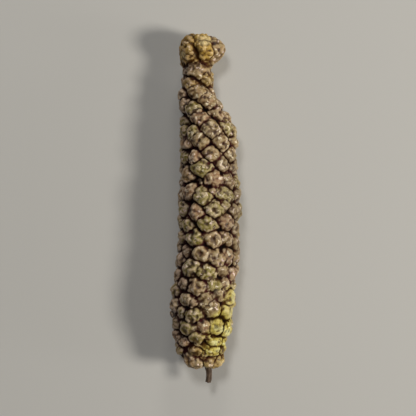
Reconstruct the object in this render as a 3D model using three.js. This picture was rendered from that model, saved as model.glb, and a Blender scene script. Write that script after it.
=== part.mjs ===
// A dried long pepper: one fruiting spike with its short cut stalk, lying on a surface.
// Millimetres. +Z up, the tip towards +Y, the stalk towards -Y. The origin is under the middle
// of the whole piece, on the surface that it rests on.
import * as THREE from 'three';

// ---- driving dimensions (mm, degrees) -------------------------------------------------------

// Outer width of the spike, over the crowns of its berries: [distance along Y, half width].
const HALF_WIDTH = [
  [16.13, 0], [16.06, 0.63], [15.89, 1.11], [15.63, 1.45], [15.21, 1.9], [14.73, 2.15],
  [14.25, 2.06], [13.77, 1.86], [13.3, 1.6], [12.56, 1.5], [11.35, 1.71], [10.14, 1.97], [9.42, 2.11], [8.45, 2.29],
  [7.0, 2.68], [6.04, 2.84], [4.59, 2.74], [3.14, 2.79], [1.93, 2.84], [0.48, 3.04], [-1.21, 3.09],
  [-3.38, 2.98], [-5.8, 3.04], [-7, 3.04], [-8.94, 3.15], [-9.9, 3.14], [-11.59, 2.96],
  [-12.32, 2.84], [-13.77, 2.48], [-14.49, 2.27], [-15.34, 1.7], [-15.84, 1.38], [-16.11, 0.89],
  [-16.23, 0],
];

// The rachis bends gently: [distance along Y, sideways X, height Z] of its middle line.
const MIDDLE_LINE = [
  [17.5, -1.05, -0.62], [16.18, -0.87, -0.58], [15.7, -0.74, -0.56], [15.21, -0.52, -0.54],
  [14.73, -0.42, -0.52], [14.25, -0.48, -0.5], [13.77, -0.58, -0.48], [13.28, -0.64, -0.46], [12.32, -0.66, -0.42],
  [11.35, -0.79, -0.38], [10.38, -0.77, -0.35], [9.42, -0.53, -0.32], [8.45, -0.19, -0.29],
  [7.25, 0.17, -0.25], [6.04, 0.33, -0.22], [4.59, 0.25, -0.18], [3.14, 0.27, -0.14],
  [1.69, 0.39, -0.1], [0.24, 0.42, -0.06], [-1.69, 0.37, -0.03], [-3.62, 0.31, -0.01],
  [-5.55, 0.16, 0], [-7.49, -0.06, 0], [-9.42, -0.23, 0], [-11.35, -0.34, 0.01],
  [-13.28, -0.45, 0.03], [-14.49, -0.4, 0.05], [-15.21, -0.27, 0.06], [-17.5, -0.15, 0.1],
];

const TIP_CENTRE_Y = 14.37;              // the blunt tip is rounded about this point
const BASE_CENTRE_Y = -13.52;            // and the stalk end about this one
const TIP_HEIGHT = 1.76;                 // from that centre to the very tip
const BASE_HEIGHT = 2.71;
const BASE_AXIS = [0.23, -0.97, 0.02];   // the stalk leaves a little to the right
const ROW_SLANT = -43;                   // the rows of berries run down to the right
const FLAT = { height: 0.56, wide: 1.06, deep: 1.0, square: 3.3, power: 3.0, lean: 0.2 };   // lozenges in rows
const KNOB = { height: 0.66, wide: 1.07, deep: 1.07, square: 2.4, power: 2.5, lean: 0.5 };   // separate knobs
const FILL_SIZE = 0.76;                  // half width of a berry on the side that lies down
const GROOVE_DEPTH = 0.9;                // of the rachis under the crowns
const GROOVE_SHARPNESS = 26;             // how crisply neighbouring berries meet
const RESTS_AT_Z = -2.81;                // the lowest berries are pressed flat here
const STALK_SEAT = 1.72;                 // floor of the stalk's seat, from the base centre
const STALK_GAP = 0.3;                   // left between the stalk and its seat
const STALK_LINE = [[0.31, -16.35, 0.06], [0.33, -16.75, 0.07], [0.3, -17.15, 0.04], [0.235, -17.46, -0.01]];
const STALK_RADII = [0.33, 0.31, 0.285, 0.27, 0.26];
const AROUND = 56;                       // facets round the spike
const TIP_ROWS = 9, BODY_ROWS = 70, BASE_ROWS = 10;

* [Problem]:
Exactly repeat the lines above, from the opening line through the one with "---- driving dimensions", and include nothing else.

* [The reply]:
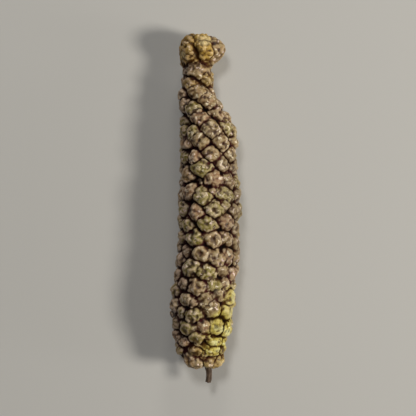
Reconstruct the object in this render as a 3D model using three.js. This picture was rendered from that model, saved as model.glb, and a Blender scene script. Write that script after it.
=== part.mjs ===
// A dried long pepper: one fruiting spike with its short cut stalk, lying on a surface.
// Millimetres. +Z up, the tip towards +Y, the stalk towards -Y. The origin is under the middle
// of the whole piece, on the surface that it rests on.
import * as THREE from 'three';

// ---- driving dimensions (mm, degrees) -------------------------------------------------------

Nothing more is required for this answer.